People in the Northern Province, however, are not so sure. Jegan Murthy, a 27-year-old shopkeeper in the northern town of Jaffna, the cultural and political nerve centre of the Tamils in Sri Lanka, said that if the war-battered community is to regain any hope, the NPC has to be more than just a platform for discussion and protest.Referring to issues like a lack of housing for the 13,000 residents of the north still living in temporary camps, as well as widespread unemployment – especially among the region’s 40,000 war widows – he told IPS, “We have so many problems and we have been discussing about them in so many forums, one more would not make that much of a difference. What we need is someone who can deliver results.”

In the battle-scarred town of Kilinochchi, 330 kilometres north of Colombo, people mention the election only in passing, like something they have to endure, akin to the skin-searing heat that bears down on them all year long.
“Elections?

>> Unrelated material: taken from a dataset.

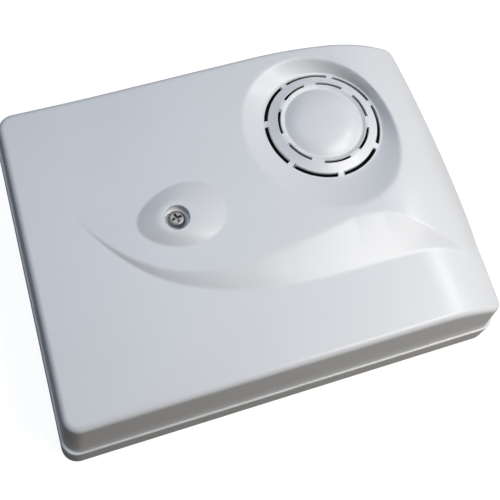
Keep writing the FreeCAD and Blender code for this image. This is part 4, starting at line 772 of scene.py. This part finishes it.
def area_light(name, spot, aim, size, power, colour, roll=0.0):
    """A rectangular lamp that faces a spot, rolled about the line to it."""
    data = bpy.data.lights.new(name, "AREA")
    data.shape = "RECTANGLE"
    data.size, data.size_y = size
    data.energy = power
    data.color = colour
    lamp = bpy.data.objects.new(name, data)
    bpy.context.scene.collection.objects.link(lamp)
    facing = (Vector(aim) - Vector(spot)).to_track_quat("-Z", "Y").to_matrix().to_4x4()
    lamp.matrix_world = Matrix.Translation(spot) @ facing @ Matrix.Rotation(math.radians(roll), 4, "Z")


def background_share(tree):
    """1 for rays from the camera and for those that a shiny or clear surface passes on, 0 for others."""
    ray = tree.nodes.new("ShaderNodeLightPath")
    share = ray.outputs["Is Camera Ray"]
    for kind in ("Is Glossy Ray", "Is Transmission Ray"):
        larger = tree.nodes.new("ShaderNodeMath")
        larger.operation = "MAXIMUM"
        tree.links.new(share, larger.inputs[0])
        tree.links.new(ray.outputs[kind], larger.inputs[1])
        share = larger.outputs[0]
    return share


def make_world():
    """White behind the object, and a dim light on it from all round."""
    world = bpy.data.worlds.new("studio")
    bpy.context.scene.world = world
    world.use_nodes = True
    tree = world.node_tree
    tree.nodes.clear()
    out = tree.nodes.new("ShaderNodeOutputWorld")
    mix = tree.nodes.new("ShaderNodeMixShader")
    dim = tree.nodes.new("ShaderNodeBackground")
    dim.inputs["Color"].default_value = WORLD_DIM
    dim.inputs["Strength"].default_value = WORLD_STRENGTH
    white = tree.nodes.new("ShaderNodeBackground")
    white.inputs["Color"].default_value = WHITE
    white.inputs["Strength"].default_value = 1.0
    tree.links.new(background_share(tree), mix.inputs["Fac"])
    tree.links.new(dim.outputs[0], mix.inputs[1])
    tree.links.new(white.outputs[0], mix.inputs[2])
    tree.links.new(mix.outputs[0], out.inputs["Surface"])


def floor_paper():
    """White to the camera, with the lamps' light and the object's shadow on it, and dull to other rays."""
    material = bpy.data.materials.new("floor_paper")
    material.use_nodes = True
    tree = material.node_tree
    tree.nodes.clear()
    out = tree.nodes.new("ShaderNodeOutputMaterial")
    seen = tree.nodes.new("ShaderNodeAddShader")
    lit = tree.nodes.new("ShaderNodeBsdfDiffuse")
    lit.inputs["Color"].default_value = FLOOR_LIT
    glow = tree.nodes.new("ShaderNodeEmission")
    place = tree.nodes.new("ShaderNodeTexCoord")
    away = tree.nodes.new("ShaderNodeVectorMath")
    away.operation = "LENGTH"
    fade = tree.nodes.new("ShaderNodeMapRange")
    for socket, value in zip(("From Min", "From Max", "To Min", "To Max"), FLOOR_FADE):
        fade.inputs[socket].default_value = value
    tree.links.new(place.outputs["Object"], away.inputs[0])
    tree.links.new(away.outputs["Value"], fade.inputs["Value"])
    tree.links.new(fade.outputs["Result"], glow.inputs["Strength"])
    plain = tree.nodes.new("ShaderNodeBsdfDiffuse")
    plain.inputs["Color"].default_value = FLOOR_PLAIN
    mix = tree.nodes.new("ShaderNodeMixShader")
    ray = tree.nodes.new("ShaderNodeLightPath")
    tree.links.new(lit.outputs[0], seen.inputs[0])
    tree.links.new(glow.outputs[0], seen.inputs[1])
    tree.links.new(ray.outputs["Is Camera Ray"], mix.inputs["Fac"])
    tree.links.new(plain.outputs[0], mix.inputs[1])
    tree.links.new(seen.outputs[0], mix.inputs[2])
    tree.links.new(mix.outputs[0], out.inputs["Surface"])
    return material


def make_floor():
    """A pale floor just below the back face."""
    corners = [(x * FLOOR_HALF, y * FLOOR_HALF, -FLOOR_DROP) for x, y in ((-1, -1), (1, -1), (1, 1), (-1, 1))]
    mesh = bpy.data.meshes.new("floor")
    mesh.from_pydata(corners, [], [(0, 1, 2, 3)])
    mesh.materials.append(floor_paper())
    floor = bpy.data.objects.new("floor", mesh)
    bpy.context.scene.collection.objects.link(floor)


for name, lamp in LAMPS.items():
    area_light(name, **lamp)
make_world()
bpy.context.scene.view_settings.view_transform = "Standard"
make_floor()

What elections?” 22-year-old Shanthini Kumar asked when IPS sought her opinion on the subject. She is grateful to have made it alive through the six months of the Sri Lankan army’s final surge against the LTTE, between November 2008 and May 2009, a battle which saw heavy civilian casualties and exposed the government’s human rights record to worldwide scrutiny.

Over 460,000 persons have returned to the Northern Province since the end of the war, but found hard times waiting for them.

“We need houses, jobs and transport; we need money in our hands. Then we can think of elections,” Kumar said.
Jobs are hard to come by and donor assistance is largely drying up: the latest U.N.-Sri Lanka joint funding appeal for 147 million dollars in 2012 fell short by 73 percent. The U.N. estimates that there is a need for over 100,000 houses.

Officials from the Sri Lanka Red Cross Society, which is constructing the largest number of houses in the former war zone, says over 170,000 homes are needed, but according to U.N. data existing funds will provide no more than 55,000 humble dwellings.